PAUL SOLMAN: … and they make the money just…
DAVID STOCKMAN: On the spread.
PAUL SOLMAN: And the money is simply being recirculated from the Fed back to the Treasury?
DAVID STOCKMAN: That’s exactly right.
PAUL SOLMAN: But, mainly, Goldman raises money privately, through the markets. And because the Fed is keeping interest rates so low, that private money is also very cheap, as long as the markets think the government will never let Goldman fail.
SIMON JOHNSON: Goldman Sachs recently was borrowing between 100 and 150 basis points. That’s between 1 percentage point and 1.5 percentage points above what the government was borrowing. In the aftermath of the greatest financial crisis since World War II? That’s incredible.
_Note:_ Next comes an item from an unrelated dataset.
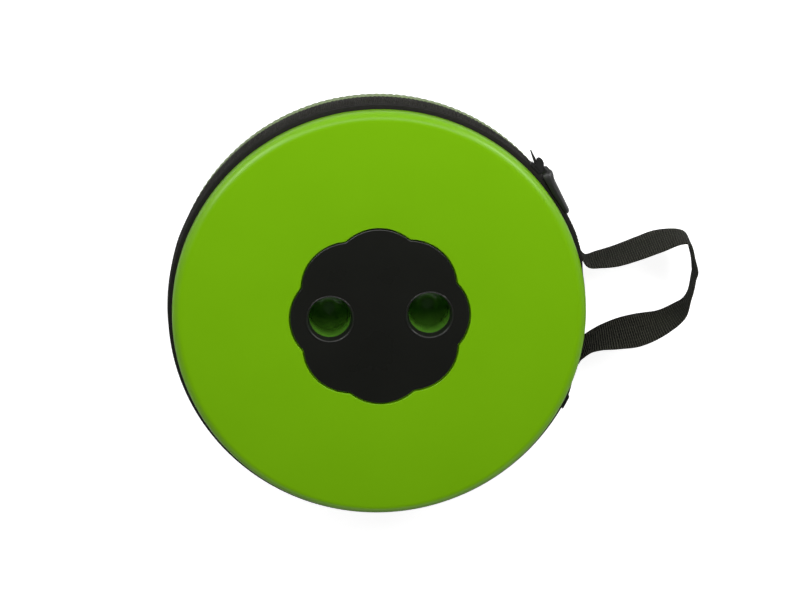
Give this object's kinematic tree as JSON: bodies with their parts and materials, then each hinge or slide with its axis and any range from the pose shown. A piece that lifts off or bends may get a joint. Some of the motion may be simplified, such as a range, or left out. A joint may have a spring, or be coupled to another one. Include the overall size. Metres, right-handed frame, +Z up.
{
  "type": "folding camping stool",
  "caption": "Telescoping camping stool folded flat: round moulded seat with a lobed pull plate and finger holes, nested locking rings, zip-shut fabric wall and webbing carry loop.",
  "frame": {"origin": "centre of the base's underside, on the face of the centre foot pad, where the folded stool rests on the floor", "axes": "+Z up through the seat along the way the stack extends, +X towards the webbing carry loop"},
  "size_m": [0.3236, 0.2566, 0.0601],
  "materials": {
    "seat_green": "satin moulded lime green",
    "base_green": "satin, ribbed",
    "ring_green": "satin",
    "cup_green": "glossy, slightly translucent",
    "plate_black": "fine moulded texture",
    "ring_black": "satin",
    "wall_fabric": "ribbed polyester",
    "webbing": "ribbed polypropylene webbing",
    "zip_tape": "woven tape with a nylon coil",
    "zip_metal": "black enamel",
    "zip_plastic": "moulded",
    "puller_plastic": "soft moulded grip",
    "rubber": "matt",
    "screw_steel": "zinc plated"
  },
  "bodies": {
    "base": {"base_shell": "base_green", "base_foot_ring": "rubber", "centre_foot_pad": "rubber", "base_grip_ring": "base_green", "fabric_wall": "wall_fabric", "zip_lower_tape": "zip_tape", "zip_box": "zip_plastic", "handle_tail_upper": "webbing", "handle_tail_lower": "webbing", "handle_loop": "webbing"},
    "stage_1": {"ring_1": "ring_black"},
    "stage_2": {"ring_2": "ring_green"},
    "stage_3": {"ring_3": "ring_black"},
    "stage_4": {"ring_4": "ring_green"},
    "stage_5": {"ring_5": "ring_black"},
    "stage_6": {"ring_6": "ring_green"},
    "stage_7": {"ring_7": "ring_black"},
    "stage_8": {"ring_8": "ring_green"},
    "stage_9": {"ring_9": "ring_black"},
    "stage_10": {"ring_10": "ring_green"},
    "seat": {"seat_tube": "ring_black", "seat_shell": "seat_green", "seat_hub": "seat_green", "centre_plate": "plate_black", "finger_cup_left": "cup_green", "finger_cup_right": "cup_green", "zip_upper_tape": "zip_tape", "zip_pin": "zip_plastic", "flange_screw_1": "screw_steel", "flange_screw_2": "screw_steel", "flange_screw_3": "screw_steel", "flange_screw_4": "screw_steel", "plate_screw_1": "screw_steel", "plate_screw_2": "screw_steel"},
    "slider": {"zip_slider": "zip_metal"},
    "puller": {"puller_tab": "zip_metal", "puller_grip": "puller_plastic"}
  },
  "joints": [
    {"name": "ring_1_slide", "type": "slide", "parent": "base", "child": "stage_1", "axis": [0, 0, 1], "range_m": [0, 0.0323]},
    {"name": "ring_2_slide", "type": "slide", "parent": "stage_1", "child": "stage_2", "axis": [0, 0, 1], "range_m": [0, 0.0323]},
    {"name": "ring_3_slide", "type": "slide", "parent": "stage_2", "child": "stage_3", "axis": [0, 0, 1], "range_m": [0, 0.0323]},
    {"name": "ring_4_slide", "type": "slide", "parent": "stage_3", "child": "stage_4", "axis": [0, 0, 1], "range_m": [0, 0.0323]},
    {"name": "ring_5_slide", "type": "slide", "parent": "stage_4", "child": "stage_5", "axis": [0, 0, 1], "range_m": [0, 0.0323]},
    {"name": "ring_6_slide", "type": "slide", "parent": "stage_5", "child": "stage_6", "axis": [0, 0, 1], "range_m": [0, 0.0323]},
    {"name": "ring_7_slide", "type": "slide", "parent": "stage_6", "child": "stage_7", "axis": [0, 0, 1], "range_m": [0, 0.0323]},
    {"name": "ring_8_slide", "type": "slide", "parent": "stage_7", "child": "stage_8", "axis": [0, 0, 1], "range_m": [0, 0.0323]},
    {"name": "ring_9_slide", "type": "slide", "parent": "stage_8", "child": "stage_9", "axis": [0, 0, 1], "range_m": [0, 0.0323]},
    {"name": "ring_10_slide", "type": "slide", "parent": "stage_9", "child": "stage_10", "axis": [0, 0, 1], "range_m": [0, 0.0323]},
    {"name": "seat_slide", "type": "slide", "parent": "stage_10", "child": "seat", "axis": [0, 0, 1], "range_m": [0, 0.0323]},
    {"name": "zip_run", "type": "hinge", "parent": "base", "child": "slider", "pos_m": [0, 0, 0.0453], "axis": [0, 0, 1], "range_deg": [0, 284]},
    {"name": "puller_swing", "type": "hinge", "parent": "slider", "child": "puller", "pos_m": [0.0997, 0.08667, 0.0453], "axis": [0, 0, 1], "range_deg": [0, 165]}
  ]
}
It doesn’t — it makes no sense, unless Goldman Sachs is almost as good a risk as the U.S. government. Then, it makes complete sense. And that’s what the market is saying, and the market is thinking. And the market is right.
PAUL SOLMAN: And, so, it can borrow at 1.5 percent interest for short-term money, make bets with that money, and, if they pay off, it can make a fortune and pay big bonuses?
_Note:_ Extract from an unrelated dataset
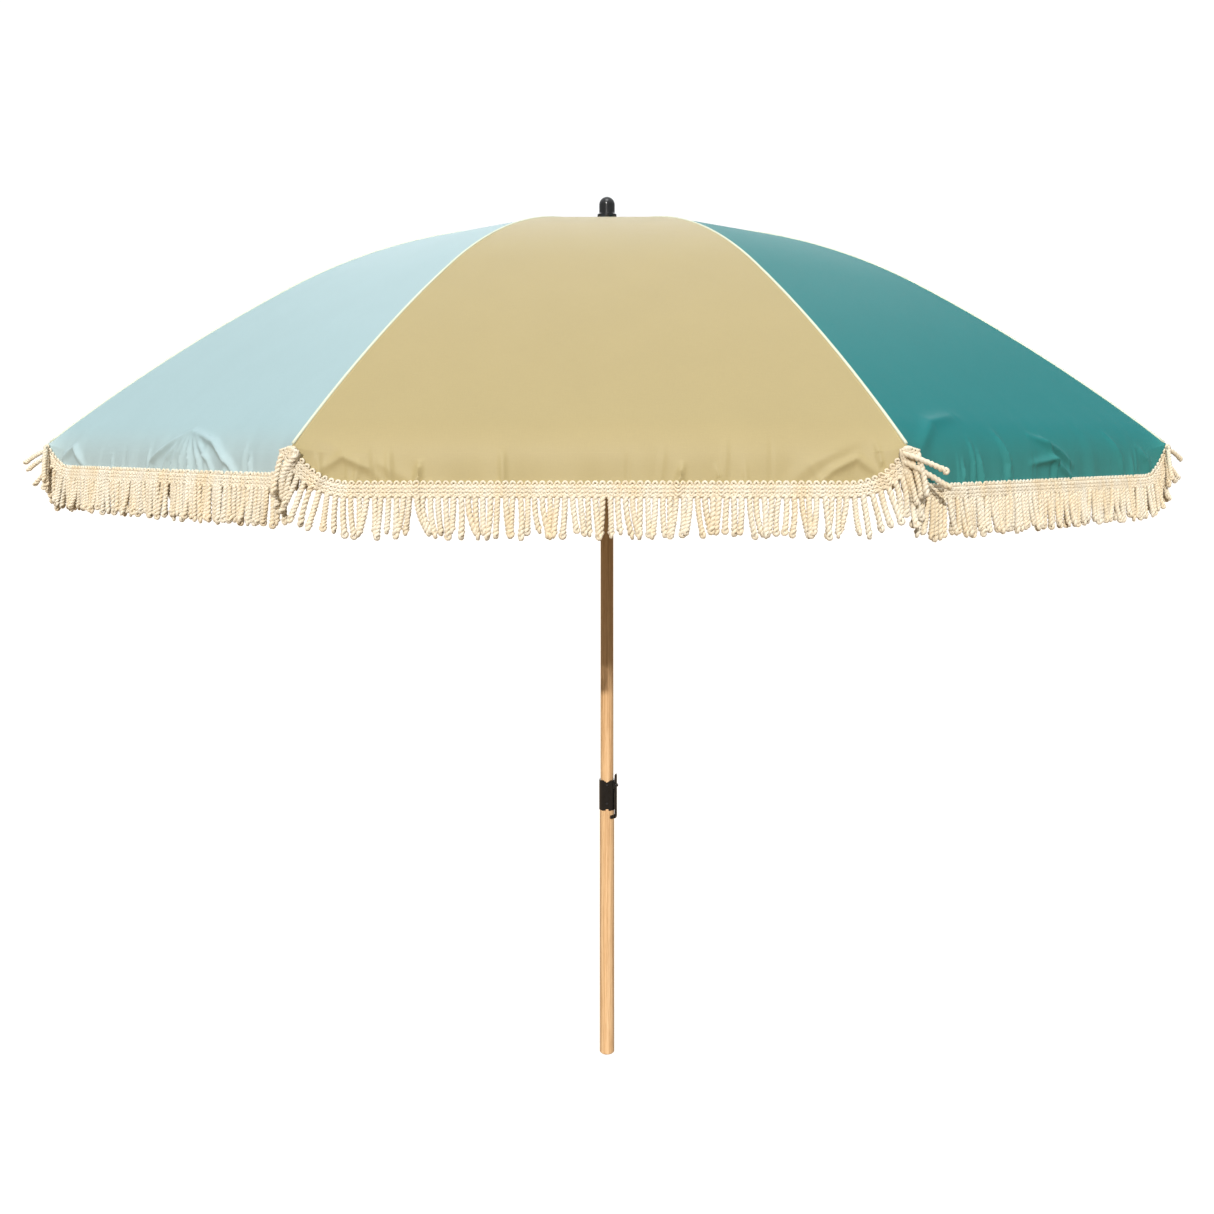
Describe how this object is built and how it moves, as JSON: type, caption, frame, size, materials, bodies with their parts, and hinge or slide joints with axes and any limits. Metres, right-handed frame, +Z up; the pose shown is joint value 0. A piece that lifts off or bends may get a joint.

SIMON JOHNSON: Yes, absolutely, make money, get the bonuses, take the money and do it again. Don’t even bother running. You don’t have to run, because nothing’s going to happen to you.
PAUL SOLMAN: Or, as David Stockman puts it:
DAVID STOCKMAN: There has never been more of a, you know, easy-money scam that I can remember in modern economic history.
PAUL SOLMAN: But, hey, says former hedge fund manager Jeff Macke, in the end, if this is a problem, it’s the government’s, not Goldman’s.
JEFF MACKE: Amen. That’s exactly how it works. And that is a problem. You’re pushing on a string if you’re just going to give the banks free money and expect them to do anything other than that which makes them more money.
How do you fix that? Well, you can either make a bunch of laws as thick as a phone book, or you can raise interest rates, stop giving the banks free money.
PAUL SOLMAN: A bunch of laws or higher interest rates, not an especially attractive pair of options for Goldman Sachs, and currently the subject of considerable debate in Washington.